He won't show that he cares.

United States
June 17, 2008 5:30pm CST
I am at the end of my rope, here. I have been dating the same guy for four years and the past year we've been having some problems. He can be a real jerk and he can be mean and then he says he doesn't know he was being a jerk and he's sorry. He doesn't treat me like his girlfriend, he treats me like his buddy. And he won't show me that he cares. I've broken up with him at least six times in the past three weeks because he won't show he cares and he keeps saing he'll try and I give him another chance. The thing is, it's not hard to show you care about someone. At least not to me. And the kicker is, I keep telling him things he could do to show it or I keep giving him opportunities to do it but he just lets them pass right by.
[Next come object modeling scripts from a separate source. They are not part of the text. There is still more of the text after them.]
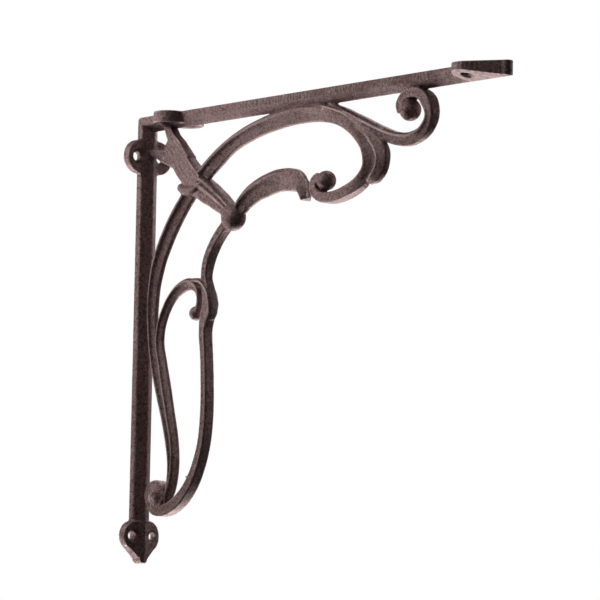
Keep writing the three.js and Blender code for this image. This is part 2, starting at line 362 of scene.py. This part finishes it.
def strip(name, places, sections, step=STEP):
    """Extrudes sections, given as [across, depth] on the near face, along a smooth line."""
    if isinstance(sections, list):
        sections = {0: sections}
    rings = []
    for share, carry in stations(places, step):
        near = section_at(sections, share)
        ring = [(a, -d) for a, d in near] + [(a, d) for a, d in reversed(near)]
        rings.append([carry @ Vector((a, d, 0)) for a, d in ring])
    bpy.ops.mesh.primitive_circle_add(vertices=len(rings[0]), radius=1, fill_type="NGON")
    piece = start(name)
    mesh = bmesh.from_edit_mesh(piece.data)
    for vert, corner in zip(mesh.verts, rings[0]):
        vert.co = corner
    bpy.ops.mesh.select_all(action="SELECT")
    for here, there in zip(rings, rings[1:]):
        bpy.ops.mesh.extrude_region_move()
        mesh = bmesh.from_edit_mesh(piece.data)
        for vert in mesh.verts:
            if vert.select:
                same = min(range(len(here)), key=lambda n: (here[n] - vert.co).length_squared)
                vert.co = there[same]
    bmesh.update_edit_mesh(piece.data)
    return close(piece)


print("step between rings:", STEP, "mm, and in the leaf", FINE_STEP, "mm")

# %% [markdown]
# Each strip has one of a few sections, drawn for its near face and repeated on the far one, as
# shares of its width and of half its depth. Most of the main scroll is a wedge: a bead near its
# outer edge catches the light as the fine line seen on the casting, and a broad face falls away
# from it. In the C the face becomes a hollow that falls from its inner edge. The strand on the
# right of the loop is a flat strip with soft edges.

# %% Sections
WEDGE = [
    (-0.64, 0.14), (-0.6, 0.34), (-0.3, 0.44), (-0.02, 0.6), (0.12, 0.98), (0.28, 1.0),
    (0.38, 0.74), (0.5, 0.56),
]
WEDGE_LEFT = [(-a, d) for a, d in reversed(WEDGE)]
HOLLOW = [
    (-0.5, 0.7), (-0.47, 0.9), (-0.4, 1.0), (-0.3, 0.97), (-0.05, 0.72), (0.2, 0.44),
    (0.36, 0.32), (0.5, 0.32),
]
FLAT = [
    (-0.5, 0.82), (-0.42, 0.97), (-0.3, 1.0), (0.0, 0.95), (0.2, 0.95), (0.32, 1.0),
    (0.43, 0.97), (0.5, 0.82),
]
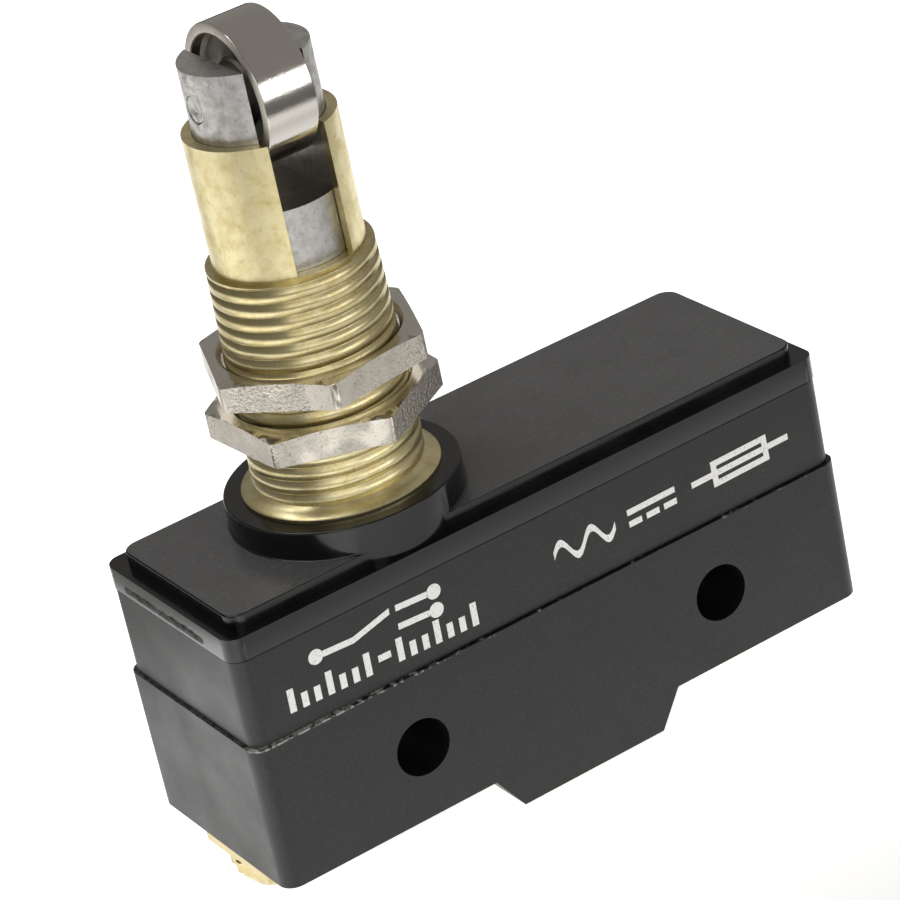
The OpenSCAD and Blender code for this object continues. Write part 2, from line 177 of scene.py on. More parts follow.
class SwitchStage(PropertyGroup):
    """Camera, floor and lights."""

    lens: FloatProperty(name="Lens", description="Focal length", default=154.73, min=20, unit="CAMERA")
    camera_place: FloatVectorProperty(
        name="Camera", description="Where the camera stands", size=3, subtype="TRANSLATION", unit="LENGTH",
        default=(-0.11242, -0.20948, 0.13453),
    )
    azimuth: FloatProperty(
        name="Azimuth", description="Turn of the view about the upright", default=radians(-27.95),
        subtype="ANGLE",
    )
    elevation: FloatProperty(
        name="Elevation", description="Height angle of the view", default=radians(26.77), subtype="ANGLE",
    )
    roll: FloatProperty(name="Roll", description="Tilt of the camera", default=radians(12.31), subtype="ANGLE")
    key_power: FloatProperty(name="Key light", description="Power of the overhead softbox", default=2.2, min=0)
    front_power: FloatProperty(
        name="Front light", description="Power of the low front softbox", default=1.1, min=0)
    left_power: FloatProperty(
        name="Left light", description="Power of the low left softbox", default=0.9, min=0)


def settings():
    """The three groups of settings: sizes, colours and stage."""
    scene = bpy.context.scene
    return scene.switch_sizes, scene.switch_colours, scene.switch_stage


# ---------------------------------------------------------------- materials


def add(tree, kind, inputs=None, **options):
    """Adds a node with its options, its constants and its links; an input that is a socket is linked."""
    node = tree.nodes.new(kind)
    for name, value in options.items():
        setattr(node, name, value)
    for name, value in (inputs or {}).items():
        if isinstance(value, bpy.types.NodeSocket):
            tree.links.new(value, node.inputs[name])
        else:
            node.inputs[name].default_value = value
    return node


def rgba(colour_value, scale=1.0):
    """A linear colour with its alpha, made darker by scale."""
    return (*[c * scale for c in colour_value], 1.0)


def start_material(name, **surface):
    """A material with a Principled surface set to constants, and its object coordinates in millimetres."""
    material = bpy.data.materials.new(name)
    material.use_nodes = True
    tree = material.node_tree
    tree.nodes.clear()
    shader = add(tree, "ShaderNodeBsdfPrincipled", surface)
    add(tree, "ShaderNodeOutputMaterial", {"Surface": shader.outputs["BSDF"]})
    place = add(tree, "ShaderNodeTexCoord").outputs["Object"]
    millimetres = add(tree, "ShaderNodeMapping", {"Vector": place, "Scale": (1 / MM,) * 3}).outputs["Vector"]
    return material, tree, shader, millimetres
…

I feel like I've done everything I possibly can and I don't know what else to do but break up but I really don't want to. Is there anything else I could do or tell him? Are there any other things I could do or say something to get his act together? Honestly, I feel like I've been trying my best for the past four years and now it's up to him and it seems like he just doesn't want to try but he doesn't want to break up either. Please, any help is greatly appreciated. Thanks.
3 responses
@baileycows (3665)
• United States
25 Jun 08
I can understand what you mean. But in my opinion unless you stand your ground he is going to keep doing it to you. Why dont you tell him to go figure whatever it is that he needs to figure out and give him space. If he moves on he didn't want you anyway.
@risris24 (712)
• United States
17 Jun 08
Honestly i am going through a similar situation except we have been together fo r6 years and it isnt that he doesnt show he doesnt care if anything it is that he does which is all the more confusingabout our situation. But enough about me, lets handle your situation. I know yo love him and you dont want to break up, believe me I know, but you are right it doesn't take much effort to show you care, and if it was a new topic that you only discussed with him for the 1st time, I woul dtell you to give him the benefit of the doubt an dstay with him, but since you broke up with him so many times after speaking to him several times about it then I think you should leave him for good, show him that you dont care and let him see how it feels. Give him a taste of his own medicine. If it is meant to be then he will come back to you and if not then move and and learn a lesson from it. I know it is easier said than done believe me i do but like I said I am going through it right now and it isnt worth it. Be strong, you will be fine, I promise!
@spalladino (17891)
• United States
17 Jun 08
You can't turn a mule into a stallion and you can't change any person. Your boyfriend knows what you want, it's not that he doesn't understand what you've been saying to him. He's either not comfortable showing that he cares or he's not willing to put forth the effort. So, you really have only two choices; either accept him as he is or break up with him because there are no magic words that will make him change.